In the season where all logic has been ripped from its moorings, Bengals strength coach Chip Morton has looked to running back Cedric Benson for strength.
"He's kept me sane," Morton says. "He's a rock. He's a hardened Texan. A rugged guy. One of the best."
Morton could have been talking about Benson in the weight room, where he's a serious and chiseled 226-pound pro and one of the team leaders when it comes to the number of supervised workouts during the season and offseason. And where on Wednesday he was still leading. He just popped up his biggest bench press number of the year, unheard of in the last belches of a 4-11 season.
Or Morton could have been talking about the guy who has a B.S. radar always on high alert. Who is so passionate that he has wept enough publicly to be the next Speaker of the House. Swept to the curb early in the 2008 season because of off-field problems, Benson this week on successive days was voted the Ed Block Courage Award and the Good Guy Award for cooperation with the media.
They must be rubbing their eyes in Chicago, where teammates allegedly took free shots at him in practice and where the media buried him more than the dead guys that voted for Richard J. Daley.
"You see that happen to many players in the league; they get to another team and they find success," Benson says. "It's about being in the right place. I don't want to necessarily say the right scheme because it's just not the scheme that can contribute to a player's success. It's all about surroundings as well."
Morton is one of the surroundings. As he scrolled the Internet Tuesday night, he said he came across an item that brought up Benson's past problems in the wake of his teammates voting him the Block Award for perseverance and overcoming adversity.
Then on Wednesday as he ate lunch, Morton got a team-wide email that said the Cincinnati chapter of the Pro Football Writers of America had named Benson their Good Guy "in a frustrating season such as this one has been for the team," said chapter head Joe Reedy of The Cincinnati Enquirer. "It's extremely important to us that he has set an example as a team leader to help us bring our readers the information that they so strongly desire."
"How about that?" Morton asks. "Why bring up the past? I thought he and we were beyond that. Here are two different groups of people, his peers and the media, who have recognized he's gone above and beyond, and they appreciate how he's become a complete man and player. I tell you what; he's one of the good guys in here, too."

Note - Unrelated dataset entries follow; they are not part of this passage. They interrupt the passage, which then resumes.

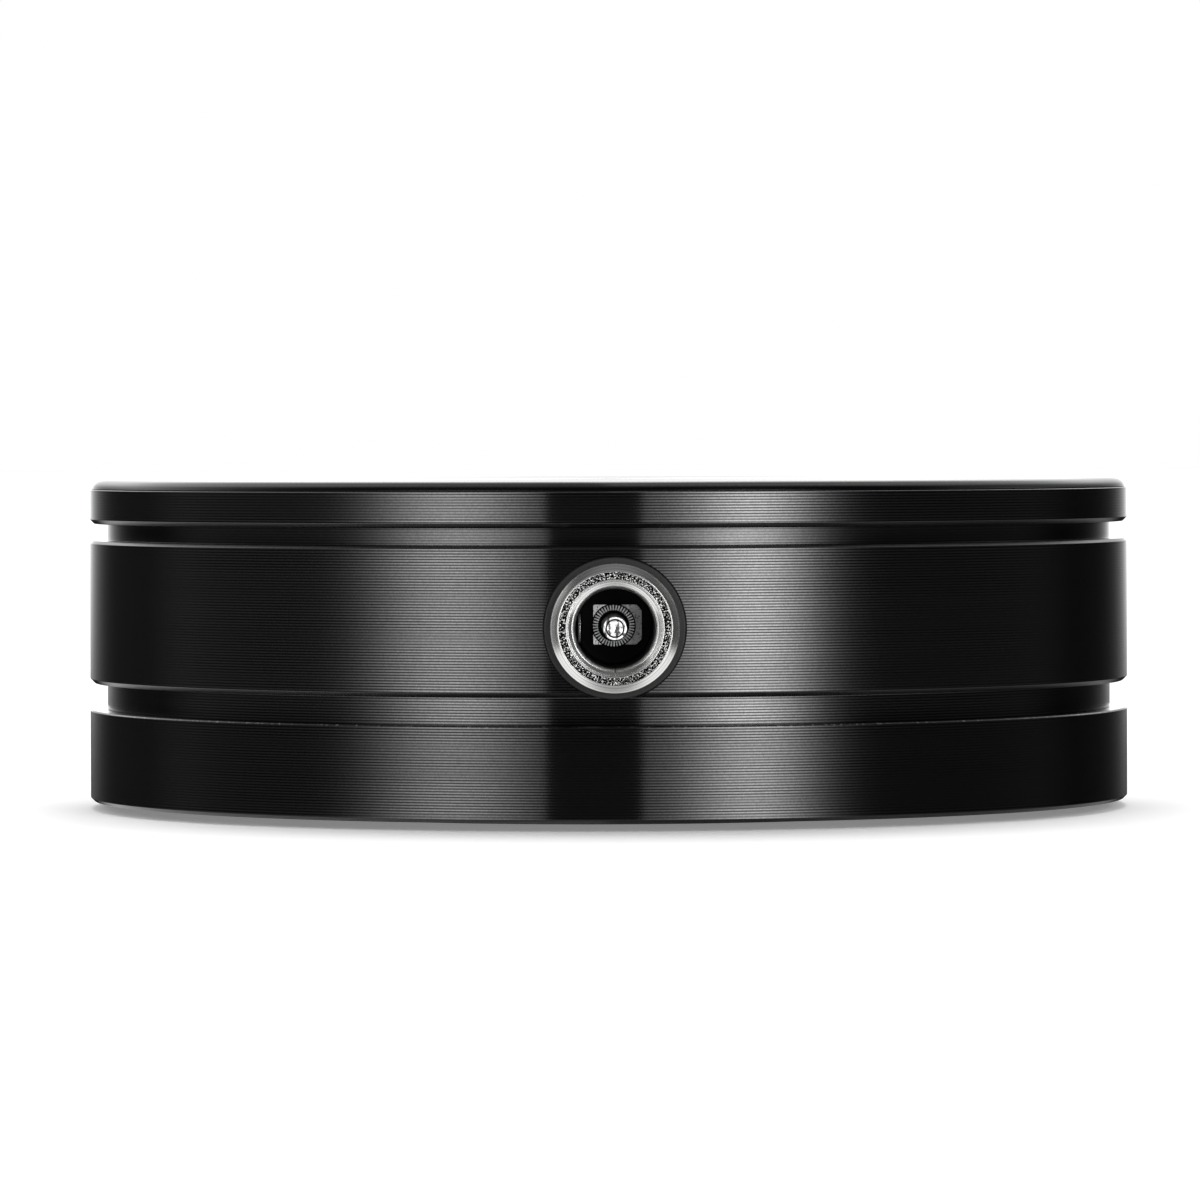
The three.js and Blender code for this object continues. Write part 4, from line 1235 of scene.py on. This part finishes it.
def loop_point(half_sizes, power, angle):
    """Where a ray at an angle leaves a rounded rectangle: the higher the power, the squarer."""
    wide, high = half_sizes
    x = math.cos(angle)
    y = math.sin(angle)
    reach = (abs(x / wide) ** power + abs(y / high) ** power) ** (-1 / power)
    return x * reach, y * reach


def coil(number):
    """One winding: rows of wire side by side round an arm of the core."""
    rows = COIL["rows"]
    pitch = (COIL["far"] - COIL["near"]) / rows
    wire_r = pitch / 2
    steps = 6  # round a wire's outer half
    sides = 72
    depth = wire_r / (COIL["outer"][0] - COIL["inner"][0])
    section = [(0, COIL["near"]), (0, COIL["far"]), (1 - depth, COIL["far"])]  # how far out, along the arm
    for row in range(rows):
        middle = COIL["far"] - wire_r - row * pitch
        for k in range(1, steps + 1):
            turn = math.pi * k / steps
            section.append((1 - depth + depth * math.sin(turn), middle + wire_r * math.cos(turn)))
    verts = []
    for out, along in section:
        for j in range(sides):
            angle = TURN * j / sides
            near = loop_point(COIL["inner"], COIL["inner_power"], angle)
            far = loop_point(COIL["outer"], COIL["outer_power"], angle)
            y, z = (a + (b - a) * out for a, b in zip(near, far))
            verts.append((along, y, COIL["middle_z"] + z))
    faces = []
    for i in range(len(section)):
        on = (i + 1) % len(section)
        for j in range(sides):
            k = (j + 1) % sides
            faces.append([i * sides + j, on * sides + j, on * sides + k, i * sides + k])
    piece = new_piece(f"armature_coil_fine_{number}", verts, faces)
    return moved(piece, spin(TURN * (number - 1) / POLES))


def commutator():
    low, high = span("commutator")
    sleeve = tube_like("commutator", SHAFT_R + GAP)
    slots = []
    for i in range(POLES):
        slot = block("slot", (1.5, 3), (-0.13, 0.13), (low.z - 1, high.z + 1))
        slots.append(moved(slot, spin(TURN * (i + 0.5) / POLES)))
    return cut(sleeve, *slots)


def motor_shaft():
    low, high = span("motor_shaft")
    ease = 0.15
    return turned("motor_shaft_fine", [
        (0, low.z), (SHAFT_R - ease, low.z), (SHAFT_R, low.z + ease), (SHAFT_R, high.z - ease),
        (SHAFT_R - ease, high.z), (0, high.z),
    ], SMALL)


def rotor_hub():
    low, high = span("rotor_hub")
    hub = lathe("rotor_hub", [
        (HUB["bore_r"], low.z), (high.x, low.z, 0.7), (high.x, high.z, 0.7), (HUB["bore_r"], high.z),
    ], 5, LARGE)
    floor = low.z + HUB["floor"]
    pockets = both_sides(HUB["pitch_r"], lambda: rod("pocket", HUB["pocket_r"], floor, high.z + 1))
    access = rod("access", HUB["access_r"], 2.5, high.x + 2, SMALL)
    return cut(hub, *pockets, moved(access, ACROSS_HUB))


def hub_bush():
    hole = rod("hole", 1.25, 0.5, 4.5, SMALL)
    return cut(tube_like("hub_bush", SHAFT_R + 0.02), moved(hole, ACROSS_HUB))


def drive_magnet(node):
    low, high = span(node)
    r = (high.x - low.x) / 2
    disc = lathe(node, [(0, low.z), (r, low.z, 0.3), (r, high.z, 0.3), (0, high.z)])
    return moved(disc, shift((low.x + high.x) / 2, 0, 0))


def pan_screw(node, shank_r, head_high):
    """A pan-head screw with a cross recess."""
    low, high = span(node)
    r = (high.x - low.x) / 2
    seat = high.z - head_high
    screw = lathe(node, [
        (0, low.z), (shank_r - 0.2, low.z), (shank_r, low.z + 0.2), (shank_r, seat), (r, seat, 0.08),
        (r, seat + head_high * 0.55, 0.3), (r * 0.75, high.z, 0.3), (0, high.z),
    ], 5, SMALL)
    cut(screw, *cross(r * 0.6, 0.2, (seat + head_high * 0.4, high.z + 1)))
    return moved(screw, to_middle(node))


def add_motor():
    steel = worn_metal("motor_steel", (0.55, 0.55, 0.54), 0.4)
    brass = worn_metal("turned_brass", (0.65, 0.47, 0.2), 0.35)
    copper = worn_metal("bare_copper", (0.7, 0.32, 0.16), 0.35)
    black = plastic("moulded_black", (0.015, 0.015, 0.016), 0.45)
    acetal = plastic("moulded_acetal", (0.5, 0.49, 0.46), 0.4)
    dark_steel = worn_metal("screw_black_oxide", (0.05, 0.05, 0.052), 0.4)
    magnet = plated("magnet_nickel", 0.2)
    place(motor_can(), "housing", "plain_steel", steel, "motor_can")
    place(motor_end_cap(), "housing", "black_plastic", black, "motor_end_cap")
    for node in ("motor_front_bush", "motor_rear_bush"):
        place(tube_like(node, SHAFT_R + GAP), "housing", "brass", brass, node)
    for kind, (shank_r, head_high) in PAN_SCREWS.items():
        for node in (f"{kind}_1", f"{kind}_2"):
            place(pan_screw(node, shank_r, head_high), "housing", "black_screw", dark_steel, node)
    place(motor_shaft(), "rotor", "plain_steel", steel, "motor_shaft")
    place(commutator(), "rotor", "copper", copper, "commutator")
    for number in range(1, POLES + 1):
        place(coil(number), "rotor", "copper", enamelled_wire(), f"armature_coil_{number}")
    place(rotor_hub(), "rotor", "hub_plastic", acetal, "rotor_hub")
    place(hub_bush(), "rotor", "brass", brass, "hub_bush")
    for node in ("drive_magnet_1", "drive_magnet_2"):
        place(drive_magnet(node), "rotor", "magnet_nickel", magnet, node)
    dress(steel, "motor_plate", "pot_shaft")
    dress(brass, "plate_standoff_1", "plate_standoff_2", "board_standoff_1", "board_standoff_2", "pot_bush")
    dress(copper, "motor_brush_1", "motor_brush_2")
    dress(laminated(), "armature_core")
    dress(dark_steel, "hub_screw")
    dress(plastic("ferrite", (0.03, 0.03, 0.034), 0.7, 0.02), "field_magnet_1", "field_magnet_2")
    dress(black, "pot_body")


def laminated():
    """Thin sheets of steel stacked along the case's axis."""
    surface = Surface("lamination_steel", (0.3, 0.3, 0.32), 0.5, 1.0)
    z = surface.place()[2]
    sheets = (z * (TURN / 0.35)).maths("SINE").step(-0.9, -0.3)
    surface.tint(sheets, (0.04, 0.04, 0.045), (0.34, 0.34, 0.36))
    surface.bump(sheets, 0.05)
    surface.rough(surface.grain(3.0) * 0.2 + 0.4)
    return surface


def enamelled_wire():
    surface = Surface("enamelled_wire", (0.55, 0.2, 0.07), 0.3, 0.8)
    stain = surface.grain(0.9, 3.0)
    surface.tint(stain, (0.32, 0.1, 0.03), (0.72, 0.3, 0.11))
    surface.rough(stain * 0.2 + 0.2)
    return surface


# ---- control board

LEG = {"pitch": 1.27, "half": 0.2, "thick": 0.2, "count": 4, "reach": 0.6, "high": 0.8}


def eased(piece, width):
    """Rounds a piece's sharp edges."""
    modifier = piece.modifiers.new("ease", "BEVEL")
    modifier.width = width * MM
    modifier.segments = 2
    modifier.limit_method = "ANGLE"
    bake(piece)
    return piece


def driver_chip():
    low, high = span("driver_chip")
    middle_y = (low.y + high.y) / 2
    middle_x = (low.x + high.x) / 2
    body_y = (low.y + LEG["reach"], high.y - LEG["reach"])
    body = block("driver_chip_fine", (low.x, high.x), body_y, (low.z + 0.15, high.z))
    eased(body, 0.12)
    mark = rod("mark", 0.3, high.z - 0.12, high.z + 1, SMALL)
    cut(body, moved(mark, shift(low.x + 0.8, body_y[0] + 0.7, 0)))
    knee = low.z + LEG["high"]
    thick = LEG["thick"]
    reach = LEG["reach"]
    near = reach - 2 * thick
    outline = [
        (0, low.z), (reach - thick, low.z), (reach - thick, knee - thick), (reach + 0.3, knee - thick),
        (reach + 0.3, knee), (near, knee), (near, low.z + thick), (0, low.z + thick),
    ]
    upright = Matrix(((0, 0, 1, 0), (1, 0, 0, 0), (0, 1, 0, 0), (0, 0, 0, 1)))
    half_turn = shift(middle_x, middle_y, 0) @ spin(math.pi) @ shift(-middle_x, -middle_y, 0)
    legs = []
    for i in range(LEG["count"]):
        x = middle_x + (i - (LEG["count"] - 1) / 2) * LEG["pitch"]
        for side in (Matrix.Identity(4), half_turn):
            leg = raised("leg", outline, x - LEG["half"], x + LEG["half"])
            legs.append(moved(leg, side @ shift(0, low.y, 0) @ upright))
    return join(body, *legs)


def filter_capacitor():
    low, high = span("filter_capacitor")
    r = (high.x - low.x) / 2
    can = lathe("filter_capacitor", [
        (0, low.z), (r, low.z, 0.2), (r, low.z + 0.9, 0.2), (r - 0.3, low.z + 1.3, 0.3),
        (r, low.z + 1.7, 0.2), (r, high.z, 0.25), (r - 0.45, high.z, 0.1), (r - 0.5, high.z - 0.12),
        (0, high.z - 0.12),
    ])
    cut(can, *cross(1.7, 0.1, (high.z - 0.3, high.z + 1)))
    return moved(can, to_middle("filter_capacitor"))


def round_off(*nodes):
    """Smooths plain CAD tubes without touching their meshes."""
    for node in nodes:
        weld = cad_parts[node].modifiers.new("weld", "WELD")
        weld.merge_threshold = 0.001 * MM
        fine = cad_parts[node].modifiers.new("fine", "SUBSURF")
        fine.levels = 2
        fine.render_levels = 2


def add_board():
    black = plastic("chip_black", (0.015, 0.015, 0.016), 0.45)
    tin = worn_metal("tinned_legs", (0.7, 0.7, 0.7), 0.3)
    chip = place(driver_chip(), "housing", "black_plastic", black, "driver_chip")
    paint(chip, black, tin)
    low, high = span("driver_chip")
    edge = (high.y - low.y) / 2 - LEG["reach"]
    middle_y = (low.y + high.y) / 2
    repaint(chip, 1, lambda middle, normal: abs(middle.y - middle_y) > edge + 0.01)
    sleeve = plastic("capacitor_sleeve", (0.01, 0.012, 0.03), 0.35)
    can = place(filter_capacitor(), "housing", "bright_aluminium", sleeve, "filter_capacitor")
    paint(can, sleeve, worn_metal("can_aluminium", (0.75, 0.75, 0.76), 0.3))
    top = span("filter_capacitor")[1].z
    repaint(can, 1, lambda middle, normal: middle.z > top - 0.35 and normal.z > 0.5)
    dress(plastic("solder_mask", (0.02, 0.13, 0.05), 0.3), "control_board")
    red_wires = ("wire_power_positive", "wire_motor_positive")
    black_wires = ("wire_power_negative", "wire_motor_negative")
    dress(plastic("insulation_red", (0.4, 0.02, 0.015), 0.4), *red_wires)
    dress(plastic("insulation_black", (0.015, 0.015, 0.015), 0.4), *black_wires)
    round_off(*red_wires, *black_wires)


make_camera()
make_world()
make_fill_light()
make_floor()
add_case()
add_inlet()
add_control()
add_motor()
add_board()

bpy.context.scene.view_settings.view_transform = "Standard"
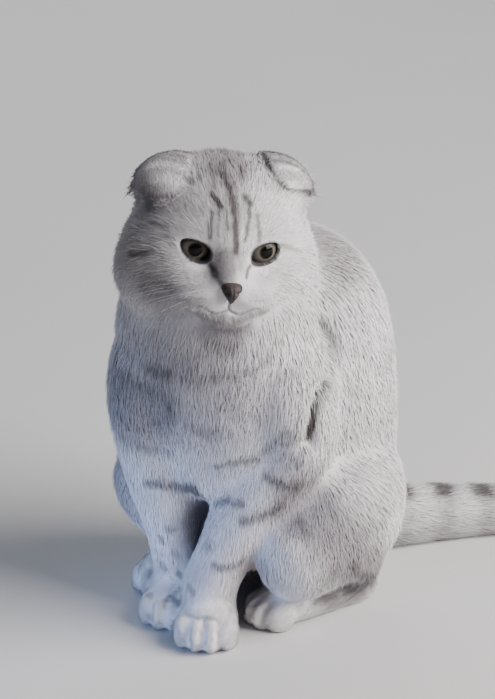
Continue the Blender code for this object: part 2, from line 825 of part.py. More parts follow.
def move_to_middle(pieces):
    """Moves every piece so that the middle of the whole box is over the origin."""
    spots = [vertex.co for obj in pieces for vertex in obj.data.vertices]
    middle_x = (min(spot.x for spot in spots) + max(spot.x for spot in spots)) / 2
    middle_y = (min(spot.y for spot in spots) + max(spot.y for spot in spots)) / 2
    shift = Matrix.Translation((-middle_x, -middle_y, 0))
    for obj in pieces:
        obj.data.transform(shift)


def main():
    clear_scene()
    helpers = new_collection("cutters")
    parts = new_collection("scottish_fold_cat")
    body = fused_body(helpers)
    cut_flat(body, (0, 0, 0), (0, 0, -1))
    thin_out(body, BODY_TRIANGLES)
    cut_flat(body, (0, 0, 0), (0, 0, -1))
    keep_largest(body)
    helpers.objects.unlink(body)
    parts.objects.link(body)
    body.name = "torso"
    made = split_body(body, parts, helpers)
    head = made["head"]
    for name, side in SIDES:
        made["ear_" + name] = build_ear("ear_" + name, side, head, parts, helpers)
    for name, side in SIDES:
        place = eye_place(side)
        boolean(head, eye_opening(side, helpers), "DIFFERENCE")
        boolean(head, ball("eye_seat", EYE_RADIUS + GAP, place, helpers), "DIFFERENCE")
        made["eye_" + name] = ball("eye_" + name, EYE_RADIUS, place, parts)
    mouth_line(head, helpers)
    made["nose"] = build_nose(head, parts, helpers)
    move_to_middle(made.values())
    for name, obj in made.items():
        colour, roughness = LOOKS.get(name.split("_")[0], COAT)
        obj.data.materials.clear()
        obj.data.materials.append(material(name, colour, roughness))
    for obj in helpers.objects:
        obj.hide_render = True
        obj.display_type = "WIRE"
    helpers.hide_render = True


main()
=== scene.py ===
"""How the Scottish Fold cat looks: skin, coat, eyes, nose, whiskers, floor, light and camera.

Lengths are in metres. The cat's forms are laid out in the same axes as the solids are drawn in,
with the cat facing -Y and its left side at +X, and everything is moved onto the frame at the end.
"""

import math

import bmesh
import bpy
import numpy as np
from mathutils import Matrix, Vector
from mathutils.kdtree import KDTree

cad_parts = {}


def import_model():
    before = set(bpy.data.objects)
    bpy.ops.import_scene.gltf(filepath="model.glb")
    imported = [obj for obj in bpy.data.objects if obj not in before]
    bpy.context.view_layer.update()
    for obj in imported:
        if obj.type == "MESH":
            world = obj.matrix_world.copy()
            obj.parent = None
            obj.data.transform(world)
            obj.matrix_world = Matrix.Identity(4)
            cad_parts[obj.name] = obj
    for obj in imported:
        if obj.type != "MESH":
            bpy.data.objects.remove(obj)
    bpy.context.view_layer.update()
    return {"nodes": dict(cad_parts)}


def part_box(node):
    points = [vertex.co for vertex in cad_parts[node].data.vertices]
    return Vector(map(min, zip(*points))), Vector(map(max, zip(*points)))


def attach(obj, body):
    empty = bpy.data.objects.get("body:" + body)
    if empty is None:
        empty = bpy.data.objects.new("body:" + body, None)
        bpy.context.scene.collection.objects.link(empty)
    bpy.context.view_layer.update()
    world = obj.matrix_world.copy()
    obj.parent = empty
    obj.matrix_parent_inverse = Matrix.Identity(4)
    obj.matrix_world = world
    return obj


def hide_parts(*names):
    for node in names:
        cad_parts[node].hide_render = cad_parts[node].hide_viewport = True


# Where the head is, and how it is held
HEAD_CENTRE = Vector((0.002, -0.060, 0.274))
HEAD_TURN = math.radians(40)
HEAD_LIFT = math.radians(2)
HEAD_TILT = math.radians(6)
CHEST_TURN = 15
CHEST_MIDDLE = Vector((0.000, -0.052, 0))

# Head sizes, in the head's own axes: face towards -Y, left ear at +X, eyes at Z = 0
EYE_SPACING = 0.0208
EYE_DEPTH = -0.0325
EYE_RADIUS = 0.0108
EYE_TURN_OUT = math.radians(9)
LID_THICK = 0.0016
NOSE_CENTRE = Vector((0, -0.0602, -0.0218))
NOSE_RADII = (0.0098, 0.0066, 0.0080)
EAR_ROOT = Vector((0.0375, 0.0060, 0.0330))
EAR_THICK = 0.0030
EAR_TRIM = 0.0002
EAR_STEPS = 6
EAR_COLUMNS = 24
EAR_SPIN = {1: -30, -1: -12}
FLAP_LONGER = {1: 0.0, -1: 0.0075}
# Each row of an ear, from the skull to the tip: forward, up, half width, how far the sides bend in
EAR_PROFILE = (
    (-0.0030, -0.0080, 0.0225, 0.0100),
    (-0.0040, 0.0060, 0.0240, 0.0110),
    (0.0010, 0.0145, 0.0235, 0.0100),
    (0.0100, 0.0165, 0.0205, 0.0080),
    (0.0205, 0.0115, 0.0155, 0.0050),
    (0.0290, 0.0030, 0.0055, 0.0015),
)
MOUTH_HEIGHT = -0.0350
EYE_WIDTH = 0.0188
LID_RISE = 0.0054
LID_DROP = 0.0072
LID_SLANT = 0.215
LID_EDGE = 0.00045
MARGIN_PROUD = 0.00030
FACE_MIDDLE = Vector((0, -0.044, -0.010))
BRIDGE = ((0, -0.0330, 0.0110), (0, -0.0545, -0.0150))
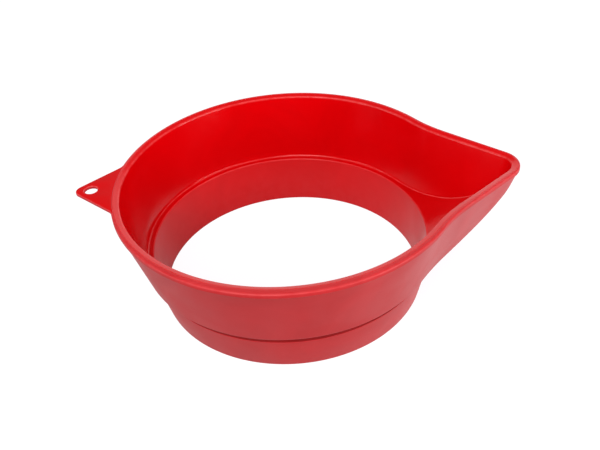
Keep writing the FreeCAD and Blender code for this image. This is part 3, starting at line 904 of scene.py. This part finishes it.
    def legs(self) -> dict[Stretch, Leg]:
        """Lay out the section's stretches from the bore, over the rim, to the collar."""
        plan = self.outline.at
        collar = self.collar
        lip_foot = self.rim_height - self.lip_height
        tab_foot = self.rim_height - self.tab_thickness
        bore = ring(collar.inside(self.ledge_height), self.ledge_height)
        rim_inner = self.widened(self.rim_bevel, self.rim_height - self.bevel_drop)
        rim_crest = self.widened(self.rim_crest, self.rim_height)
        rim_outer = plan(0.0, self.rim_height)
        ledge_edge = self.tucked(self.ledge_inset, self.ledge_height)
        wall_foot = self.where_meeting(ledge_edge, rim_inner, self.floor)
        band_middle = plan(0.0, tab_foot)
        band_low = plan(0.0, lip_foot)
        wall_top = plan(self.lip_overhang, lip_foot)
        shoulder_edge = self.tucked(self.shoulder_inset, self.shoulder_height)
        wall_low = self.where_meeting(shoulder_edge, wall_top, self.underside)
        groove_radius = collar.outside(self.shoulder_height) - self.groove_depth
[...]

Benson says he hasn't changed his approach to the game in his three seasons in Cincinnati. He says the only thing that has changed is his diet. No more gluten. No processed foods. But he admits it's been an education trying to hold the spice with the media.
"I think maybe back then in Chicago I may have gave a little too much of my opinion or expressed the reality the way I saw it too strong or straight up," Benson said. "Now, I still try to answer the question without stepping on anyone's toes.
"When I answered a question, I wouldn't care whose toes I stepped on. I thought I was just answering the question. You've got to kind of play the game. There's a lot of B.S. going around and you kind of have to play along with it. As much as I hate to do that, I've been able to find a way to do that without feeling like a sellout."
That was tough earlier this season. Stung by the Bengals turning away from the run after they used it to win the AFC North in '09, Benson openly questioned the move. When it didn't change anything, he backed off. Now after two games the Bengals have won in which they've either had season-high rush yards or attempts, he's not gloating.
Asked Wednesday just exactly how fun it is to be back to the run-first mentality and Benson shrugged.
"(It's) pretty fun to play, period," he said. "But having this run-first identity has not only sent a message to our team, but it sends a message to our opponent and puts us in a good place in other aspects of the offense."
"I thought if something wasn't going right, it needed to be addressed," Benson said of Chicago. "That's really how life is. If something ain't right, it needs to be addressed in order for it to change. But you've got to roll with the punches in this business. Just kind of play the game."
Morton doesn't know about all that. He just sees Benson every day in the weight room and on the practice field chugging away. A supervised workout is one where the player goes to Morton or assistant Jeff Friday looking for guidance and Benson leads the paperwork. Maybe even more importantly, a guy like second-year running back Bernard Scott's participation is up.
"Bernard sees it every day," Morton says. "And now he's been doing it more and more. He's been getting in here extra with Jeff Friday. He's watched how Cedric takes care of himself and how serious he is about it. The guy's a great example."
Now that he's 28 years and two days old and not the 22-year-old fourth pick in the draft supposed to the savior of a big-market team, Benson is soft-pedaling his impending free agency and the possibility of Sunday being his last game as a Bengal.
"The thought crosses your mind," he said. "It's not necessarily true. It might be. I really don't think about it much. I just think about finishing strong.
"I haven't really thought much about that. I addressed it awhile back. I said it would be something I would think about and consider in the offseason and the offseason hasn't got here yet."
But when it does, he'll still be a good guy in the weight room. On Wednesday night, Morton was still shaking his head about Benson's workout earlier in the day after 19 games, 20 weeks, 300 carries, and two awards that signify redemption and rebirth.
"Phenomenal," he says on one of the saner days. "I'm thrilled for him."